Check If OCR Is Required for PDF - VB.NET
PDF Extractor SDK sample in VB.NET demonstrating ‘Check If OCR Is Required for PDF’
Program.vb
Imports Bytescout.PDFExtractor
Module Program
Sub Main()
Try
' Loop through all files in directory and check whether OCR operation is required
For Each filePath As String In System.IO.Directory.GetFiles("InputFiles")
_CheckOCRRequired(filePath)
Next
Catch ex As Exception
Console.WriteLine("Error: " + ex.Message)
End Try
Console.WriteLine("Press enter key to exit...")
Console.ReadLine()
End Sub
''' <summary>
''' Check whether OCR Operation is required
''' </summary>
''' <param name="filePath"></param>
Private Sub _CheckOCRRequired(ByVal filePath As String)
' Read all file content...
Using extractor As TextExtractor = New TextExtractor()
extractor.RegistrationKey = "demo"
extractor.RegistrationName = "demo"
' Load document
extractor.LoadDocumentFromFile(filePath)
Console.WriteLine("{1}*******************{1}{1}FilePath: {0}", filePath, vbLf)
Dim pageIndex As Int32 = 0
' Identify OCR operation is recommended for page
If (extractor.IsOCRRecommendedForPage(pageIndex)) Then
Console.WriteLine("{0}OCR Recommended: True", vbLf)
' Enable Optical Character Recognition (OCR)
' in .Auto mode (SDK automatically checks if needs to use OCR or not)

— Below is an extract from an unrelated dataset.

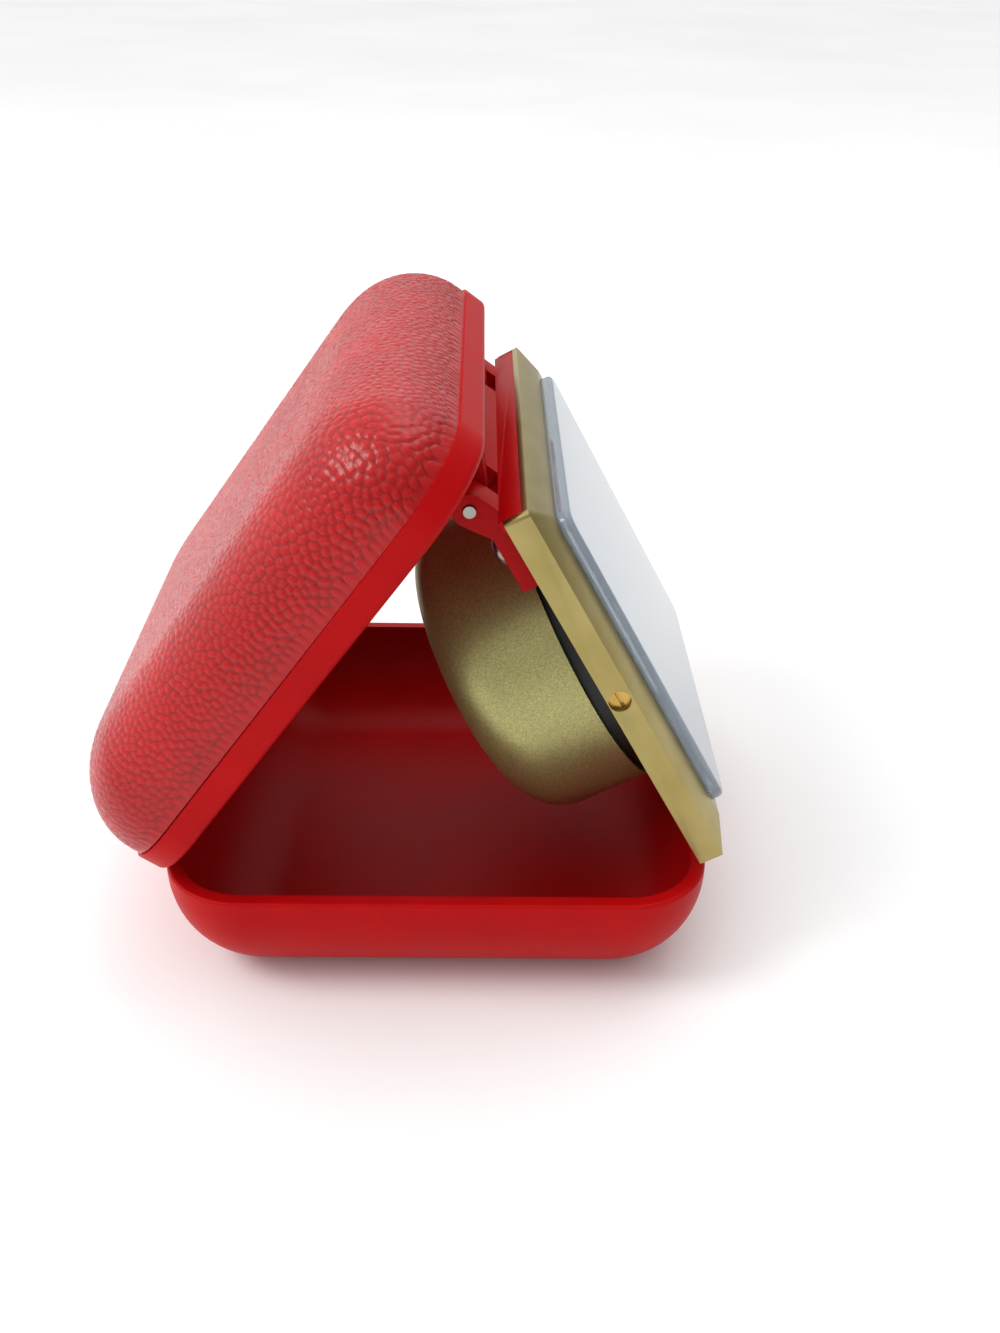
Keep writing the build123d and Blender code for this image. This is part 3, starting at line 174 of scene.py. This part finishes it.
def spread(tree, value, low, high):
    """Value between 0 and 1 spread between two numbers."""
    return add(tree, "MapRange", None, Value=value, To_Min=low, To_Max=high).outputs["Result"]


def raise_surface(tree, surface, height, distance, strength=1.0):
    """Bump from a height between 0 and 1 that is worth a distance in metres."""
    bump = add(tree, "Bump", None, Height=height, Distance=distance, Strength=strength)
    tree.links.new(bump.outputs["Normal"], surface.inputs["Normal"])


# %% [markdown]
# ## Red plastic
#
# The case is moulded polystyrene, coloured right through.  Its smooth parts left a polished mould, but the
# surface waves a little where the plastic shrank, and years of fingers dulled it in patches.  A fine noise
# changes the sheen and a slow one bends the reflections.  The sheen is kept faint on purpose: under a sky
# this broad, full strength would lay a grey film over the red.

# %% Smooth moulded red plastic
def smooth_red():
    finish, tree, surface, place = new_finish("polished_moulded_red_polystyrene")
    patches = grain(tree, place, 9 * MM, 3)
    fine = grain(tree, place, 0.5 * MM, 2)
    colour = ramp(tree, patches, (0.3, "B00408"), (0.7, "BA060A"))
    tree.links.new(colour, surface.inputs["Base Color"])
    dull = add(tree, "Math", {"operation": "ADD"}, _0=spread(tree, patches, 0.38, 0.48),
               _1=spread(tree, fine, -0.03, 0.03)).outputs["Value"]
    tree.links.new(dull, surface.inputs["Roughness"])
    surface.inputs["IOR"].default_value = 1.49
    surface.inputs["Specular IOR Level"].default_value = 0.1
    surface.inputs["Subsurface Weight"].default_value = 0.05
    surface.inputs["Subsurface Radius"].default_value = (0.8, 0.1, 0.08)
    surface.inputs["Subsurface Scale"].default_value = 1 * MM
    waves = grain(tree, place, 3 * MM, 2)
    raise_surface(tree, surface, waves, 0.05 * MM, 0.5)
    return finish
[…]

extractor.OCRMode = OCRMode.Auto
' Set the location of OCR language data files
extractor.OCRLanguageDataFolder = "c:\Program Files\Bytescout PDF Extractor SDK\ocrdata_best\"
' Set OCR language
extractor.OCRLanguage = "eng" ' "eng" for english, "deu" for German, "fra" for French, "spa" for Spanish etc - according to files in "ocrdata" folder
' Find more language files at https://github.com/bytescout/ocrdata
' Set PDF document rendering resolution
extractor.OCRResolution = 300
Else
Console.WriteLine("{0}OCR Recommended: False", vbLf)
End If
' Read all text
Dim allExtractedText = extractor.GetText()
Console.WriteLine("{1}Extracted Text:{1}{0}{1}{1}", allExtractedText, vbLf)
End Using
End Sub
End Module